### [Set problem]
Repeat the line that contains "valve_body();", the line that contains "obj.data = obj.data.copy()", and all lines between them, exactly and with no other lines.

### [Source excerpt]
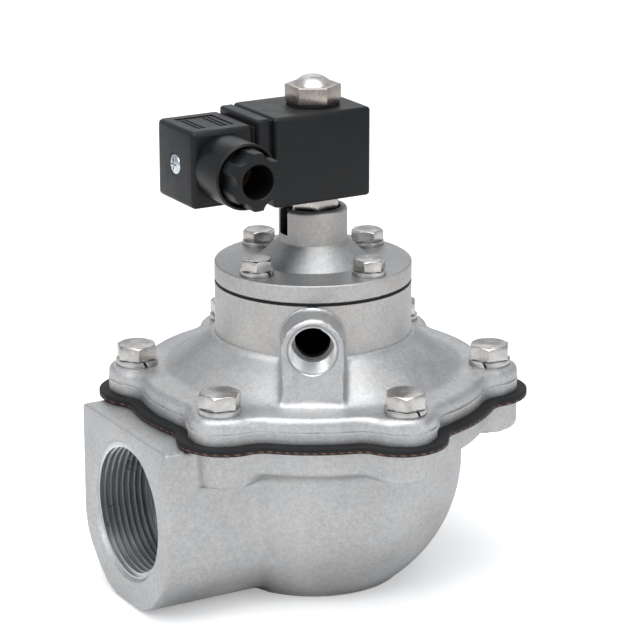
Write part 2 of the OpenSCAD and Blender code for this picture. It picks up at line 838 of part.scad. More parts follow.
module cover_spring_washers() {
    color("lightgray") at_circle(bolt_circle_r, bolt_angles) translate([0, 0, cover_seat_z])
        split_washer(bolt_d + thread_play * 2, washer_od, washer_t, washer_gaps[$i]);
}

module pilot_diaphragm() {
    bleed_r = 0.5;
    color("#1c1f22") difference() {
        union() {
            difference() {
                rod(neck_r, neck_top_z, cap_z);
                rod(pilot_chamber_r - cut, neck_top_z - cut, cap_z + cut);
            }
            dished_disc(pilot_chamber_r - cut, pilot_dish_r, neck_top_z, pilot_seat_z, pilot_t,
                rivet_r + thread_play);
        }
        at_circle(cap_circle_r, cap_angles) rod(cap_clear_r, neck_top_z - cut, cap_z + cut);
        translate([0, pilot_plate_r + 1.5, pilot_seat_z - cut])
            cylinder(pilot_t + 2 * cut, bleed_r, bleed_r);
    }
}

module pilot_plate() {
    color("gainsboro") difference() {
        rod(pilot_plate_r, pilot_plate_z, pilot_plate_top_z);
        rod(rivet_r + thread_play, pilot_plate_z - cut, pilot_plate_top_z + cut);
    }
}

module pilot_rivet() {
    color("goldenrod") {
        rod(rivet_head_r, pilot_seat_z - rivet_head_h, pilot_seat_z);
        rod(rivet_r, pilot_seat_z - rivet_head_h, pilot_plate_top_z + rivet_tip_h / 2);
        rod(rivet_r + 0.8, pilot_plate_top_z, pilot_plate_top_z + rivet_tip_h);
    }
}

module pilot_spring() {
    color("lightsteelblue")
        wound_spring(pilot_spring_r, pilot_wire, pilot_plate_top_z, cap_roof_z, 5, 16, 6);
}

module cap_outside() {
    edge = 1.3;
    rotate_extrude() polygon(concat(
        [[0, cap_z], [neck_r, cap_z]],
        arc([neck_r - edge / 2, cap_seat_z - edge / 2], edge / 2, 0, 90, 3),
        [[cap_cone_r + 1, cap_seat_z], [cap_cone_r - 0.6, cap_seat_z + 0.8]],
        [[collar_r + 0.3, collar_z - 0.4], [collar_r, collar_z + 0.4]],
        arc([collar_r - edge, collar_top_z - edge], edge, 0, 90, 5),
        [[0, collar_top_z]]
    ));
}

module pilot_cap() {
    color("silver") difference() {
        cap_outside();
        rotate_extrude() polygon([
            [0, cap_z - cut], [pilot_chamber_r, cap_z - cut], [pilot_chamber_r, cap_z + 1.5],
            [spring_pocket_r, cap_seat_z], [spring_pocket_r, cap_roof_z], [0, cap_roof_z],
        ]);
        rod(nozzle_bore_r, cap_roof_z - cut, nozzle_z + cut);
        difference() {
            rod(vent_r, vent_floor_z, vent_top_z + cut);
            rod(nozzle_r, vent_floor_z - cut, nozzle_z);
        }
        rod(spigot_r + thread_play, vent_top_z, recess_z + cut);
        rod(recess_r, recess_z, collar_top_z + cut);
        translate([-collar_r - cut, -slot_w / 2, slot_z])
            cube([collar_r + cut, slot_w, collar_h]);
        at_circle(cap_circle_r, cap_angles) rod(cap_clear_r, cap_z - cut, cap_seat_z + cut);
    }
}

module cap_bolts() {
    head_z = cap_seat_z + cap_washer_t;
    color("lightgray") at_circle(cap_circle_r, cap_angles) {
        translate([0, 0, head_z]) hex_head(cap_bolt_af, cap_bolt_head_h, cap_turns[$i]);
        rod(cap_hole_r - thread_play, cap_tip_z, head_z + cut);
    }
}

module cap_spring_washers() {
    color("lightgray") at_circle(cap_circle_r, cap_angles) translate([0, 0, cap_seat_z])
        split_washer(cap_bolt_d + 2 * thread_play, cap_washer_od, cap_washer_t,
            cap_washer_gaps[$i]);
}

module armature_tube() {
    color("#cfc4b2") difference() {
        union() {
            rod(spigot_r, vent_top_z, hex_z + cut);
            translate([0, 0, hex_z]) hex_head(tube_hex_af, tube_hex_h, 12);
            rod(tube_r, hex_z, tube_top_z);
        }
        rod(tube_bore_r, vent_top_z - cut, tube_top_z + cut);
    }
}

module tube_seal() {
    color("black") translate([0, 0, recess_z + tube_seal_t / 2])
        rotate_extrude() translate([spigot_r + tube_seal_t / 2 + press_play, 0])
            circle(tube_seal_t / 2 - press_play);
}

module fixed_core() {
    stud_top = nut_z + nut_hex_h - 0.6;
    color("#bdbab2") {
        rod(tube_bore_r - press_play, core_z, tube_top_z + cut);
        rod(tube_r, tube_top_z, core_top_z);
        rod(stud_r, core_top_z - cut, stud_top);
    }
}

module plunger() {
    color("#9c9a95") difference() {
        rod(plunger_r, plunger_z, plunger_top_z);
        rod(seal_r + press_play, plunger_z - cut, nozzle_z + seal_h);
        rod(plunger_pocket_r, plunger_top_z - plunger_pocket_h, plunger_top_z + cut);
    }
}

module plunger_seal() {
    color("black") rod(seal_r, nozzle_z, nozzle_z + seal_h);
}

module plunger_spring() {
    color("lightsteelblue") wound_spring(plunger_spring_r, plunger_wire,
        plunger_top_z - plunger_pocket_h, core_z, 8, 12, 5);
}

module blade_cutters(grow, x0, x1) {
    for (b = blades) translate([-x1, b.x, plug_mid_z + b.y]) rotate([b.z, 0, 0])
        translate([0, -blade_t / 2 - grow, -blade_w / 2 - grow])
            cube([x1 - x0, blade_t + 2 * grow, blade_w + 2 * grow]);
}

module coil_housing() {
    color("#2a2d31") difference() {
        union() {
            round_box([-coil_front, -coil_w / 2, coil_z], [coil_back, coil_w / 2, coil_top_z],
                coil_edge_r);
            round_box([-base_face, -base_w / 2, base_z],
                [-coil_front + 2 * coil_edge_r, base_w / 2, base_z + base_h], coil_edge_r);
        }
        rod(tube_r + slide_play, coil_z - cut, coil_top_z + cut);
        blade_cutters(0, base_face - blade_root, base_face + cut);
        spoke(plug_screw_r + press_play, plug_mid_z, 180, base_face - plug_screw_grip,
            base_face + cut);
    }
}

module terminal_blades() {
    color("gold") blade_cutters(0, base_face - blade_root, base_face + blade_l);
}

module connector_gasket() {
    w = plug_w - 2;
    h = plug_h - 2;
    color("#34373b") difference() {
        translate([-plug_face, -w / 2, plug_mid_z - h / 2]) cube([gasket_t, w, h]);
        blade_cutters(block_play, base_face - cut, plug_face + cut);
        spoke(plug_screw_r + thread_play, plug_mid_z, 180, base_face - cut, plug_face + cut);
    }
}

module connector_housing() {
    head_x = plug_end - plug_screw_pocket;
    color("#2a2d31") difference() {
        union() {
            round_box([-plug_end, -plug_w / 2, plug_z], [-plug_face, plug_w / 2, plug_z + plug_h],
                plug_edge_r);
            translate([gland_x, 0, gland_z]) rotate([90, 0, 0])
                rod(gland_r, gland_root, gland_reach);
        }
        translate([-plug_end + plug_wall * 2, -plug_w / 2 + plug_wall, plug_z + plug_wall])
            cube([plug_l, plug_w - 2 * plug_wall, plug_h - 2 * plug_wall]);
        spoke(plug_screw_r + thread_play, plug_mid_z, 180, plug_face, plug_end + cut);
        spoke(plug_screw_head_r + block_play, plug_mid_z, 180, head_x, plug_end + cut);
        translate([gland_x, 0, gland_z]) rotate([90, 0, 0]) {
            cylinder(gland_reach + cut, cable_way_r, cable_way_r);
            translate([0, 0, gland_seat])
                cylinder(gland_reach, gland_thread_r + thread_play, gland_thread_r + thread_play);
            translate([0, 0, gland_reach - gland_mouth_d])
                cylinder(gland_mouth_d + cut, gland_mouth_r, gland_mouth_r);
        }
    }
}

module contact_block() {
    x0 = plug_face;
    x1 = plug_end - plug_wall * 2 - block_play;
    half_w = plug_w / 2 - plug_wall - block_play;
    half_h = plug_h / 2 - plug_wall - block_play;
    color("#3a3d42") difference() {
        translate([-x1, -half_w, plug_mid_z - half_h]) cube([x1 - x0, 2 * half_w, 2 * half_h]);
        blade_cutters(block_play / 2, x0 - cut, base_face + blade_l + block_play);
        spoke(plug_screw_r + thread_play, plug_mid_z, 180, x0 - cut, x1 + cut);
        translate([gland_x, -half_w - cut, gland_z]) rotate([90, 0, 0])
            translate([0, 0, -cable_way_r]) cylinder(2 * cable_way_r, cable_way_r, cable_way_r);
    }
}

module connector_screw() {
    head_x = plug_end - plug_screw_pocket;
    color("white") {
        spoke(plug_screw_r, plug_mid_z, 180, base_face - plug_screw_grip + cut, head_x + cut);
        translate([-head_x, 0, plug_mid_z]) rotate([0, -90, 0]) difference() {
            cylinder(plug_screw_head_h, plug_screw_head_r, plug_screw_head_r * 0.75);
            for (a = [0, 90]) rotate(a) translate([-plug_screw_head_r / 2, -0.4, 1])
                cube([plug_screw_head_r, 0.8, plug_screw_head_h]);
        }
    }
}

module gland_nut() {
    flutes = 6;
    flute_r = 7;
    bite = 1.7;
    color("#26292d") translate([gland_x, 0, gland_z]) rotate([90, 0, 0]) difference() {
        union() {
            difference() {
                rod(gland_nut_r, gland_head_foot, gland_nut_reach);
                for (i = [0:flutes - 1]) rotate(360 / flutes * (i + 0.5))
                    translate([gland_nut_r - bite + flute_r, 0, 0])
                        rod(flute_r, gland_head_foot - cut, gland_nut_reach + cut);
            }
            rod(gland_thread_r, gland_head_foot - gland_barrel_l, gland_head_foot + cut);
        }
        rod(cable_r, gland_head_foot - gland_barrel_l - cut, gland_nut_reach + cut);
    }
}

module gland_washer() {
    color("#b08d57") translate([gland_x, 0, gland_z]) rotate([90, 0, 0]) difference() {
        rod(gland_thread_r - slide_play, gland_stack - gland_washer_t, gland_stack);
        rod(cable_r, gland_stack - gland_washer_t - cut, gland_stack + cut);
    }
}

module gland_grommet() {
    color("#5a4433") translate([gland_x, 0, gland_z]) rotate([90, 0, 0]) difference() {
        rod(gland_thread_r - slide_play, gland_seat, gland_stack - gland_washer_t);
        rod(cable_r - 1, gland_seat - cut, gland_stack + cut);
    }
}

module coil_nut() {
    ball_r = (dome_r * dome_r + dome_h * dome_h) / (2 * dome_h);
    top = nut_z + nut_hex_h;
    color("gainsboro") difference() {
        union() {
            translate([0, 0, nut_z]) hex_head(nut_af, nut_hex_h, nut_turn);
            intersection() {
                translate([0, 0, top + dome_h - ball_r]) sphere(ball_r);
                rod(dome_r, top - cut, top + dome_h + cut);
            }
        }
        rod(stud_r + thread_play, nut_z - cut, top);
    }
}

module nut_ring() {
    color("black") difference() {
        rod(nut_af / 2 + 0.7, coil_top_z + turn_play, nut_z);
        rod(tube_r + slide_play, coil_top_z, nut_z + cut);
    }
}

valve_body();
main_diaphragm();
diaphragm_top_plate();
diaphragm_bottom_disc();
diaphragm_screw();
diaphragm_washer();
diaphragm_nut();
main_spring();
main_cover();
cover_bolts();
cover_spring_washers();
pilot_diaphragm();
pilot_plate();
pilot_rivet();
pilot_spring();
pilot_cap();
cap_bolts();
cap_spring_washers();
armature_tube();
tube_seal();
fixed_core();
plunger();
plunger_seal();
plunger_spring();
coil_housing();
terminal_blades();
connector_gasket();
connector_housing();
contact_block();
connector_screw();
gland_nut();
gland_washer();
gland_grommet();
coil_nut();
nut_ring();
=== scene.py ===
import math

import bmesh
import bpy
from mathutils import Matrix, Vector


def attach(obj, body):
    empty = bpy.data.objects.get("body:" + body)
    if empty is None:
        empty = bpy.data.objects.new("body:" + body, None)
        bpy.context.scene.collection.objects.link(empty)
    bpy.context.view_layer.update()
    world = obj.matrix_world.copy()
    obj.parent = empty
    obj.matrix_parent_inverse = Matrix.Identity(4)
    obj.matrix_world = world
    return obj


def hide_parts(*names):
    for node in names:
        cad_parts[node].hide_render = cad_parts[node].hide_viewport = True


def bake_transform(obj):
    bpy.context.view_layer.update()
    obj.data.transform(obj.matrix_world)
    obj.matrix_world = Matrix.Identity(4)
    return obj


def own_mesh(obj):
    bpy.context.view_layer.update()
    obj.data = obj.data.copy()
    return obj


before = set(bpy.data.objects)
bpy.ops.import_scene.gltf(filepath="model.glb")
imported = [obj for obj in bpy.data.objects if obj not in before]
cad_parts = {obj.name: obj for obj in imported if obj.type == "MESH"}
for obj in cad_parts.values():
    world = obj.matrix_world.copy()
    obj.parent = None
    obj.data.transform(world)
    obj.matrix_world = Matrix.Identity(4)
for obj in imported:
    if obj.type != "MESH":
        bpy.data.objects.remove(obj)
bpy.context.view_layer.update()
MM = 0.001


# ---- Studio -------------------------------------------------------------------------------------
# A pale floor under soft lamps, in a white room that the metal reflects, and a long lens a metre
# away that looks down on the valve past its exhaust port.

def rgb(grey, warm=0.0):
    """A near-grey colour, warmer or cooler than neutral by the share warm."""
    return (grey * (1 + warm), grey, grey * (1 - warm), 1)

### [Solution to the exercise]
valve_body();
main_diaphragm();
diaphragm_top_plate();
diaphragm_bottom_disc();
diaphragm_screw();
diaphragm_washer();
diaphragm_nut();
main_spring();
main_cover();
cover_bolts();
cover_spring_washers();
pilot_diaphragm();
pilot_plate();
pilot_rivet();
pilot_spring();
pilot_cap();
cap_bolts();
cap_spring_washers();
armature_tube();
tube_seal();
fixed_core();
plunger();
plunger_seal();
plunger_spring();
coil_housing();
terminal_blades();
connector_gasket();
connector_housing();
contact_block();
connector_screw();
gland_nut();
gland_washer();
gland_grommet();
coil_nut();
nut_ring();
=== scene.py ===
import math

import bmesh
import bpy
from mathutils import Matrix, Vector


def attach(obj, body):
    empty = bpy.data.objects.get("body:" + body)
    if empty is None:
        empty = bpy.data.objects.new("body:" + body, None)
        bpy.context.scene.collection.objects.link(empty)
    bpy.context.view_layer.update()
    world = obj.matrix_world.copy()
    obj.parent = empty
    obj.matrix_parent_inverse = Matrix.Identity(4)
    obj.matrix_world = world
    return obj


def hide_parts(*names):
    for node in names:
        cad_parts[node].hide_render = cad_parts[node].hide_viewport = True


def bake_transform(obj):
    bpy.context.view_layer.update()
    obj.data.transform(obj.matrix_world)
    obj.matrix_world = Matrix.Identity(4)
    return obj


def own_mesh(obj):
    bpy.context.view_layer.update()
    obj.data = obj.data.copy()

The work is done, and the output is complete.